→ Aim of the exercise: Repeat the entire listing exactly.

── Data extract

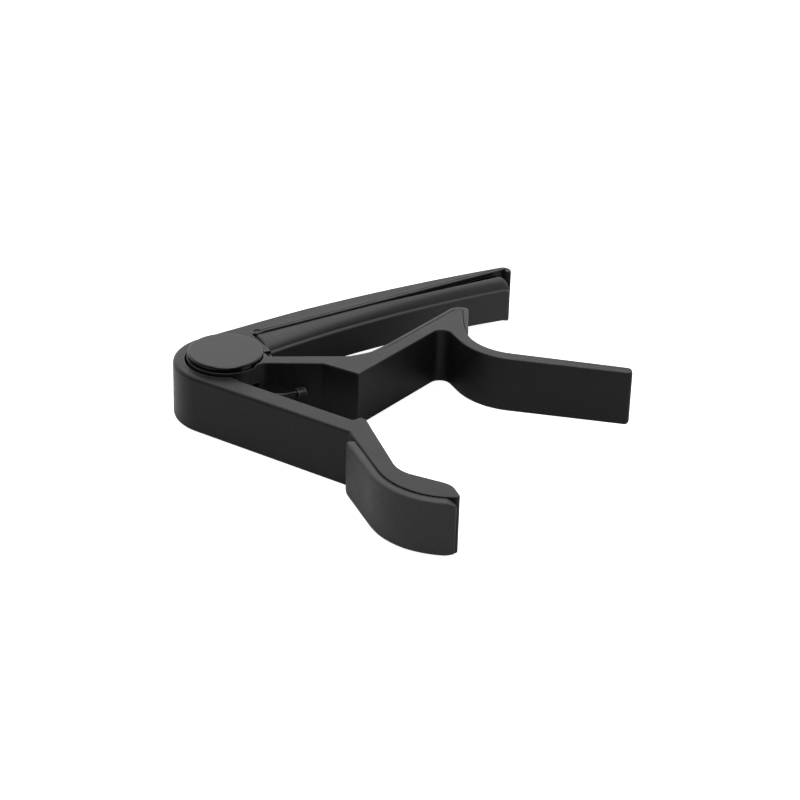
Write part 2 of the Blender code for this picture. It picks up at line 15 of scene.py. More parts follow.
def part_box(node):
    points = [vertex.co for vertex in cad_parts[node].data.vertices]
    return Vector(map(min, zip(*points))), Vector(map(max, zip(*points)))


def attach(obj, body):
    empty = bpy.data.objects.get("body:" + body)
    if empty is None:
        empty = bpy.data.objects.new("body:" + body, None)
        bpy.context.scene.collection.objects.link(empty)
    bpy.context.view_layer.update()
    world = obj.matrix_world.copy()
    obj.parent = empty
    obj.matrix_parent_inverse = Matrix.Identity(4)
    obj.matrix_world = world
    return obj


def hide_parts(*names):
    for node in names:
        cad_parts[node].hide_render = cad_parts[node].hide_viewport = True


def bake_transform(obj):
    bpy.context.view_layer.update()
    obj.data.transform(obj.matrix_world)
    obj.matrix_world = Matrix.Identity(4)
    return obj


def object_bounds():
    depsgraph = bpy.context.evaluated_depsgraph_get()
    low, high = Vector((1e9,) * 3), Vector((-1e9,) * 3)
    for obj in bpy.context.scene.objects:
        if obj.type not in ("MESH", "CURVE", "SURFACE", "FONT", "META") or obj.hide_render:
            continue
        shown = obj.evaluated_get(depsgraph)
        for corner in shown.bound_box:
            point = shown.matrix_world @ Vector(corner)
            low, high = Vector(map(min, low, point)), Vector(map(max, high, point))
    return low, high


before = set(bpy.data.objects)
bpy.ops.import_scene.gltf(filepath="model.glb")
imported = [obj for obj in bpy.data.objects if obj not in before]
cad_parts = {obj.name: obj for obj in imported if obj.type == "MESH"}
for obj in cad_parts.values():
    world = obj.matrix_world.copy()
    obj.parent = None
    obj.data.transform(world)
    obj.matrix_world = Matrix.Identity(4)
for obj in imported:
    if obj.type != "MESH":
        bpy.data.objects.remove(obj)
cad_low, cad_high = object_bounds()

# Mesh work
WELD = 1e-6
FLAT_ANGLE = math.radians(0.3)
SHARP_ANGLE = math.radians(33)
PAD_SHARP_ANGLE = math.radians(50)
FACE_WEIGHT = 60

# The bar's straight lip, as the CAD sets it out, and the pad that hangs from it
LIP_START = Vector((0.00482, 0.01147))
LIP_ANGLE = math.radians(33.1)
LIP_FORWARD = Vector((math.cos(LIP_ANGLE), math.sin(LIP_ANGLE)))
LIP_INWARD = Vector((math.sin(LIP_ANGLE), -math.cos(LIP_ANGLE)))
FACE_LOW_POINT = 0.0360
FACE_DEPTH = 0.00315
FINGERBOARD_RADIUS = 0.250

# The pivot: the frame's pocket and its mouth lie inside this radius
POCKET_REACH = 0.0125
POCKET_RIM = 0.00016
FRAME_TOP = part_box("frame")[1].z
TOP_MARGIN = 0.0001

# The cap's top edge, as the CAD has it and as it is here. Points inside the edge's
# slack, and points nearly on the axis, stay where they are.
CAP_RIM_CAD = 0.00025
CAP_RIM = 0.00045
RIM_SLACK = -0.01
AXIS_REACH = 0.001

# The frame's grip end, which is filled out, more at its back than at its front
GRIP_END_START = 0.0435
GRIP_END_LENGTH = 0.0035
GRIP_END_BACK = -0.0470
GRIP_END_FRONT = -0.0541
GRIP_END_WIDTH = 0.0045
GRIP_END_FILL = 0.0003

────

→ In response:
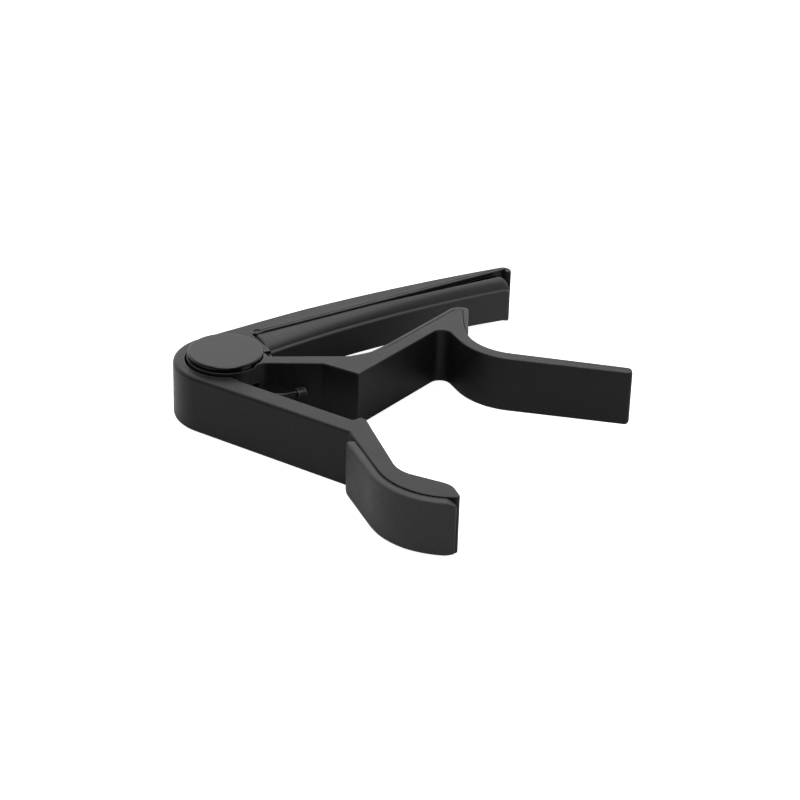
Write part 2 of the Blender code for this picture. It picks up at line 15 of scene.py. More parts follow.
def part_box(node):
    points = [vertex.co for vertex in cad_parts[node].data.vertices]
    return Vector(map(min, zip(*points))), Vector(map(max, zip(*points)))


def attach(obj, body):
    empty = bpy.data.objects.get("body:" + body)
    if empty is None:
        empty = bpy.data.objects.new("body:" + body, None)
        bpy.context.scene.collection.objects.link(empty)
    bpy.context.view_layer.update()
    world = obj.matrix_world.copy()
    obj.parent = empty
    obj.matrix_parent_inverse = Matrix.Identity(4)
    obj.matrix_world = world
    return obj


def hide_parts(*names):
    for node in names:
        cad_parts[node].hide_render = cad_parts[node].hide_viewport = True


def bake_transform(obj):
    bpy.context.view_layer.update()
    obj.data.transform(obj.matrix_world)
    obj.matrix_world = Matrix.Identity(4)
    return obj


def object_bounds():
    depsgraph = bpy.context.evaluated_depsgraph_get()
    low, high = Vector((1e9,) * 3), Vector((-1e9,) * 3)
    for obj in bpy.context.scene.objects:
        if obj.type not in ("MESH", "CURVE", "SURFACE", "FONT", "META") or obj.hide_render:
            continue
        shown = obj.evaluated_get(depsgraph)
        for corner in shown.bound_box:
            point = shown.matrix_world @ Vector(corner)
            low, high = Vector(map(min, low, point)), Vector(map(max, high, point))
    return low, high


before = set(bpy.data.objects)
bpy.ops.import_scene.gltf(filepath="model.glb")
imported = [obj for obj in bpy.data.objects if obj not in before]
cad_parts = {obj.name: obj for obj in imported if obj.type == "MESH"}
for obj in cad_parts.values():
    world = obj.matrix_world.copy()
    obj.parent = None
    obj.data.transform(world)
    obj.matrix_world = Matrix.Identity(4)
for obj in imported:
    if obj.type != "MESH":
        bpy.data.objects.remove(obj)
cad_low, cad_high = object_bounds()

# Mesh work
WELD = 1e-6
FLAT_ANGLE = math.radians(0.3)
SHARP_ANGLE = math.radians(33)
PAD_SHARP_ANGLE = math.radians(50)
FACE_WEIGHT = 60

# The bar's straight lip, as the CAD sets it out, and the pad that hangs from it
LIP_START = Vector((0.00482, 0.01147))
LIP_ANGLE = math.radians(33.1)
LIP_FORWARD = Vector((math.cos(LIP_ANGLE), math.sin(LIP_ANGLE)))
LIP_INWARD = Vector((math.sin(LIP_ANGLE), -math.cos(LIP_ANGLE)))
FACE_LOW_POINT = 0.0360
FACE_DEPTH = 0.00315
FINGERBOARD_RADIUS = 0.250

# The pivot: the frame's pocket and its mouth lie inside this radius
POCKET_REACH = 0.0125
POCKET_RIM = 0.00016
FRAME_TOP = part_box("frame")[1].z
TOP_MARGIN = 0.0001

# The cap's top edge, as the CAD has it and as it is here. Points inside the edge's
# slack, and points nearly on the axis, stay where they are.
CAP_RIM_CAD = 0.00025
CAP_RIM = 0.00045
RIM_SLACK = -0.01
AXIS_REACH = 0.001

# The frame's grip end, which is filled out, more at its back than at its front
GRIP_END_START = 0.0435
GRIP_END_LENGTH = 0.0035
GRIP_END_BACK = -0.0470
GRIP_END_FRONT = -0.0541
GRIP_END_WIDTH = 0.0045
GRIP_END_FILL = 0.0003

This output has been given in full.